I domenica di Quaresima
Il brano evangelico di Marco è estremamente sintetico e ci presenta l’episodio di Gesù che si ritira nel deserto per quaranta giorni, dove sarà tentato da Satana. Qui subirà le tentazioni che, nel passo odierno, non vengono menzionate, ma sulle quali dobbiamo riflettere in apertura della nostra quaresima. Anche noi abbiamo un periodo per rivedere la nostra vita nei suoi cedimenti alle lusinghe delle più varie seduzioni. Non possiamo dire che gli adescamenti del demonio non ci riguardano o, peggio, che sono troppo alti, come ad esempio quello del potere, per le nostre semplici vite. Luca è, infatti, esplicito nel dire che il diavolo si allontanò “esaurita ogni specie di tentazione”.
L’episodio mostra come nessuno può dirsi immune dall’essere tentato. Con il suo ritiro nel deserto e con i suoi digiuni, il Signore rende evidente, dandone per primo l’esempio, il monito che, in seguito, rivolgerà a tutti noi dicendo che certe tentazioni si vincono solo con la preghiera e il digiuno. Questa è la via maestra ed è per questo ci invita a riesaminarci e a convertirci con le parole che ci ricorda Marco: “ravvedetevi e credete all’evangelo”. Il non cedere alle tentazioni, a volte, può costare caro e, non a caso, ci viene ricordata la fermezza di Giovanni Battista che, pur di non cedere alle pretese del suo sovrano, fu messo prima in carcere e, poi, fu ucciso.

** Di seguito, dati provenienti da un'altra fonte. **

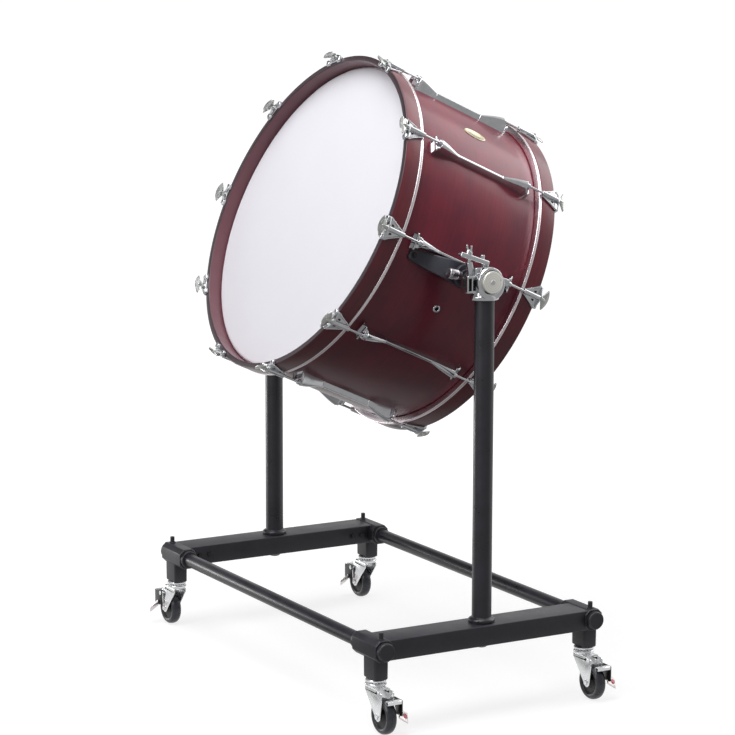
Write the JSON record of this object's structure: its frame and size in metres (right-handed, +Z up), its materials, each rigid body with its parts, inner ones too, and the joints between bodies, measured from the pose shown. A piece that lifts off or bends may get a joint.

C’è in questo schematico racconto un’affermazione apparentemente oscura: “Il tempo è compiuto ed il regno di Dio è qui”. Ma qui, dove? Sono secoli che i credenti lo attendono e, non pochi spiriti mondani, aggiungono invano. Il fatto è che il regno di Dio è senza tempo e al di fuori del tempo. Il regno al quale siamo destinati inizia nella nostra coscienza dove Dio, se gli diamo spazio, parla e ci confida i suoi disegni che verificheremo quando anche noi usciremo dal tempo. Intanto è qui! Lavora dentro di noi, se noi glielo permettiamo seguendo i suoi consigli e testimoniando il vangelo. In questa prospettiva, alla luce della carità vissuta, fortifichiamo la nostra speranza e vivifichiamo la nostra fede.
In questa prospettiva, tutto viene trasfigurato, persino il male. Come ci ricorda Pietro, nell’odierna lettera, basta essere zelanti nel bene e il male non potrà toccarci. Anche qui, questa conclusione non significa l’essere esentati dal soffrire a causa della giustizia, ma da questo trovare il vero senso per la nostra beatitudine, quella che ci aiuta a non turbarci e a rinchiuderci nella paura. Solo così predominerà in noi l’autentico senso della speranza cristiana.
Tutto questo, però, senza arroganza, ma “con dolcezza e riserbo, forti della vostra buona coscienza”. Sarà questo atteggiamento a sgomentare e, poi a svergognare il mondo. Certo, calunnie e tradimenti ci faranno soffrire, ma, ci ricorda ancora Pietro, che è “meglio soffrire, se tale è la volontà di Dio, facendo il bene che facendo il male”. Con questa convinzione bisognerà essere sempre pronti a rispondere, sempre e solo a gloria di Dio, “a chiunque ci domandi ragione della speranza”.